## Problem statement
From the listing below, pick out each line with the word "Blender".
====== Material provided ======
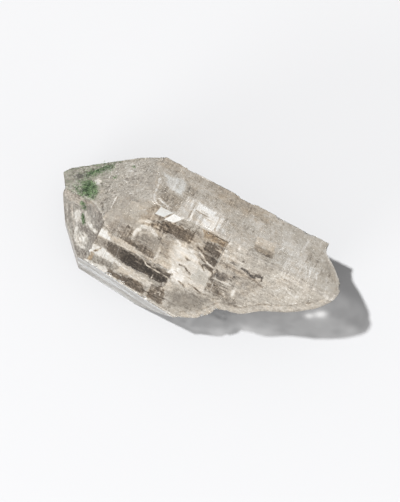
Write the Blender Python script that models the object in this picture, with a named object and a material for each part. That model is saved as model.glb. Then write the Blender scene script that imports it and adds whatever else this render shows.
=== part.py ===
"""Himalayan chlorite quartz: one natural point lying on its side, tip toward -X, broken base toward +X.

The stone is one solid. It is a six-sided prism with the low ledges that cross quartz prism faces, cut by
the slanting faces of its termination. A slab of later growth stands a little proud of the tip's near
half and ends in a ledge and a notch. The base is a shelly break that slants back underneath. Growth
plates, worn ridges, chips and pits are joined to or cut from the same solid.

While it is built, x runs along the crystal's axis from near the tip, y runs from the top ridge toward the
far side, and z is the height above the ground, all in millimetres. At the end the stone is moved so that
its origin is under the middle of its bounding box, and scaled to metres.
"""

import math
import random

import bmesh
import bpy
from mathutils import Matrix, Vector

MM = 0.001
MERGE_DISTANCE = 0.005
TOOL_REACH = 16.0

# Cross-section of the prism, looking along the axis
RIDGE_HEIGHT = 29.3
FAR_REACH = 14.2
NEAR_REACH = 21.4
FACE_TILT = 30.0
NEAR_FACE_LEAN = 3.3
NEAR_FACE_YAW = 4.5
NEAR_FACE_X = 19.5
FLAT_FAR_EDGE = 1.3
PRISM_START = -6.0
PRISM_END = 92.0

# Slanting faces of the termination: a point on each, and its normal as pole and azimuth. The pole is the
# angle from the tip's direction, the azimuth turns from straight up toward the near side.
MAIN_TIP_FACE = ((29.4, 0.0, 29.3), 53.6, -20.4)
CLEAR_TIP_FACE = ((19.4, -15.0, 20.64), 51.8, 30.0)
FAR_POINT_FACE = ((0.7, -0.8, 7.0), 35.5, -91.0)
FAR_TIP_FACE = ((2.3, 1.45, 7.4), 60.3, -91.0)
FAR_SHOULDER_FACE = ((25.8, 13.9, 21.3), 69.7, -92.0)
NEAR_TIP_FACE = ((16.5, -21.7, 0.0), 46.0, 86.0)
UNDER_NEAR_FACE = ((15.2, -22.0, 0.0), 51.8, 150.0)
UNDER_FAR_FACE = ((0.7, -0.8, 7.0), 51.8, 208.0)

# Low ledges across the prism faces: where along x each one is, and how far the face steps outward
LEDGE_RUN = 0.22
UPPER_LEDGES = ((32.5, -0.18), (36.2, 0.22), (43.0, -0.14), (47.8, 0.20), (56.0, -0.25), (61.5, 0.18),
                (66.0, -0.16), (70.4, 0.24), (75.5, -0.12))
MAIN_LEDGES = ((27.0, -0.12), (38.5, 0.14), (60.0, -0.15), (71.0, 0.15))
NEAR_LEDGES = ((24.5, -0.10), (33.0, 0.16), (42.0, -0.12))
FAR_LEDGES = ((33.0, -0.30), (41.0, 0.25), (49.5, -0.35), (54.0, 0.30), (63.0, -0.28), (69.5, 0.22))
UNDER_LEDGES = ((28.0, -0.30), (39.0, 0.40), (52.0, -0.45), (66.0, 0.35))

# Break at the base: the line along which it meets the top, from the near foot round to the far edge
BREAK_EDGE = ((38.0, -29.2, 12.5), (45.2, -25.9, 14.3), (49.6, -23.4, 15.8), (54.9, -21.1, 17.2),
              (57.6, -18.6, 18.7), (59.3, -16.3, 19.9), (65.2, -14.9, 20.8), (69.8, -11.8, 22.5),
              (76.3, -9.0, 24.2), (82.6, -4.9, 26.5), (86.0, -1.0, 28.7), (86.3, 3.6, 27.2),
              (82.2, 8.1, 24.6), (78.1, 11.2, 22.8), (77.9, 13.6, 21.4), (76.6, 17.6, 19.1),
              (74.4, 22.6, 16.2))
BREAK_LEAN_NEAR = 24.0
BREAK_LEAN_FAR = 13.0
BREAK_TURN_NEAR = 122.6
BREAK_TURN_FAR = 198.0
BREAK_TURN_START = 0.20
BREAK_TURN_END = 0.95
EDGE_SMOOTHING = 0.55
BREAK_COLUMNS = 78
BREAK_ROWS = 22
BREAK_RISE = 6.0
BREAK_BELOW_GROUND = 2.0
BREAK_PULL = Vector((62.0, -15.0, 0.0))

# Hollows left by flakes in the break: place along its edge (0 to 1), depth below the edge, radius, depth
FLAKES = ((0.20, 9.0, 8.5, 1.30), (0.36, 13.0, 9.5, 1.70), (0.47, 5.5, 5.5, 0.85), (0.57, 12.0, 8.5, 1.50),
          (0.67, 22.0, 9.0, 1.60), (0.73, 7.5, 7.5, 1.25), (0.85, 13.5, 8.0, 1.30), (0.42, 24.0, 8.0, 1.10),
          (0.93, 22.0, 7.0, 1.00))
RIPPLE_STEP = 1.9
RIPPLE_HEIGHT = 0.10

# Window face and worn ridge on top
WINDOW_END = 53.6
WORN_RIDGE_DEPTH = 0.75
WORN_RIDGE_HALF_WIDTH = 14.0
WORN_RIDGE_TILT = 3.0

# Slab of later growth at the tip
SLAB_EDGE = ((-8.0, -3.35), (4.2, -5.0), (14.6, -6.4), (20.8, -11.0), (25.0, -14.1))
SLAB_OUTSIDE = ((25.0, -34.0), (-8.0, -34.0))
SLAB_LEDGE_DROP = 0.55
TIP_TRIM = ((-3.2, 4.2), (0.7, -0.8), (4.2, -5.3))
CLEAR_TRIM = ((3.4, -4.9), (3.7, -7.1), (5.0, -9.2), (7.6, -13.1))
TRIM_LEAN = Vector((0.9, 0.5, 0.0))

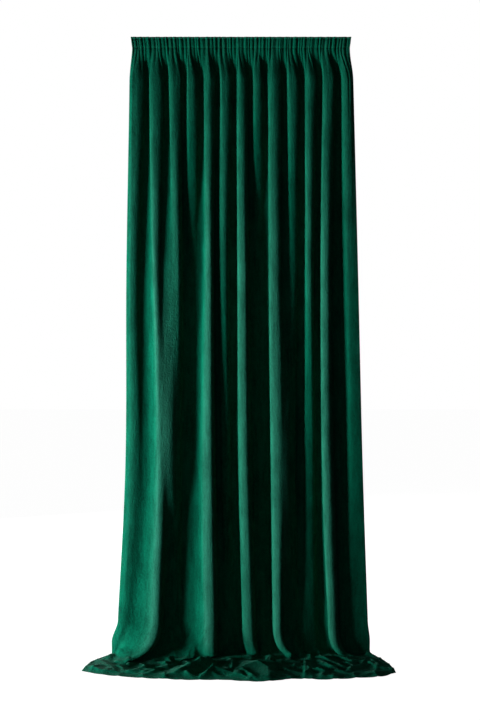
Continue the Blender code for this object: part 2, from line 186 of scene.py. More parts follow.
# Small creases between the ridges: their direction in degrees, the distance between two of them, their
# height, how far and over what length they bend to and fro, and how long each runs. Metres.
CREASE_COLUMNS = ("heading", "spacing", "high", "bend", "bend_length", "run")
CREASES = (
    (18, 0.085, 0.0080, 0.018, 0.23, 0.13),
    (-38, 0.066, 0.0070, 0.014, 0.17, 0.11),
    (71, 0.052, 0.0045, 0.010, 0.19, 0.16),
)

# Ridges of the cloth bunched up on the floor, in metres: both ends of each, seen from above, with their
# heights above the cloth, and the width of the slope on the left and right of the line between them.
RIDGE_COLUMNS = ("x_start", "y_start", "high_start", "x_end", "y_end", "high_end", "left", "right")
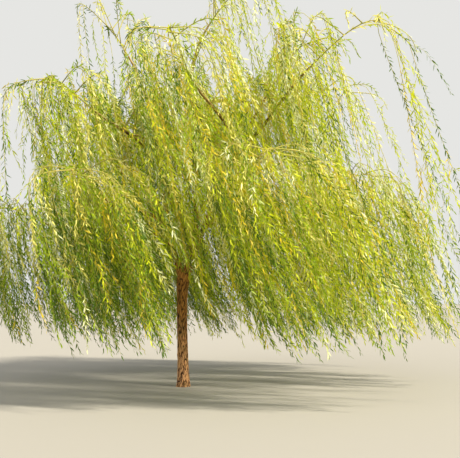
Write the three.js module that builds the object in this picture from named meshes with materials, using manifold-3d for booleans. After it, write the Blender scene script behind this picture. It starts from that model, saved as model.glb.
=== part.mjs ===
// A young weeping willow in leaf, its foliage leaning on a steady breeze that blows along +X.
// Millimetres, +Z up, with the origin in the flat cut under the trunk at ground level.
// The trunk forks into leaders, boughs leave them in two tiers and arch out, and each ends in
// one mass of foliage: a stem, its branches, the long whips that hang from them, and sprays of
// leaves on the whips. Each spray of narrow leaves is one long blade.
import * as THREE from "three";
import { mergeVertices } from "three/addons/utils/BufferGeometryUtils.js";
import Module from "manifold-3d";

// Trunk
const FORK_HEIGHT = 1880;
const TRUNK_RADIUS = 86;
const TRUNK_TAPER = 0.08;
const ROOT_SPREAD = 28;
const ROOT_RISE = 170;
const ROOT_RIDGES = 5;
const RIDGE_DEPTH = 0.35;
const FORK_SWELL = 30;
const SWELL_REACH = 300;
const TOP_ROUNDING_SIDES = 0.07;
const TOP_ROUNDING_FRONT = 0.2;
const TOP_CLOSING = 0.94;
const TRUNK_SWAY = 22;
const TRUNK_BELOW_CUT = 60;
const TRUNK_SIDES = 15;
const TRUNK_STEPS = 12;

// Breeze: how far a hanging whip leans for each millimetre that it drops, high in the crown
// and low, and the share of that which the windward side is spared
const LEAN_HIGH = 0.2;
const LEAN_LOW = 0.56;
const WINDWARD_SPARED = 0.45;
const WINDWARD_REACH = 2600;
const LEAN_SPREAD = 0.26;
const LEAN_ACROSS = 0.06;
const CROWN_TOP = 6900;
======
## Task output
Write the Blender Python script that models the object in this picture, with a named object and a material for each part. That model is saved as model.glb. Then write the Blender scene script that imports it and adds whatever else this render shows.
Continue the Blender code for this object: part 2, from line 186 of scene.py. More parts follow.
Write the three.js module that builds the object in this picture from named meshes with materials, using manifold-3d for booleans. After it, write the Blender scene script behind this picture. It starts from that model, saved as model.glb.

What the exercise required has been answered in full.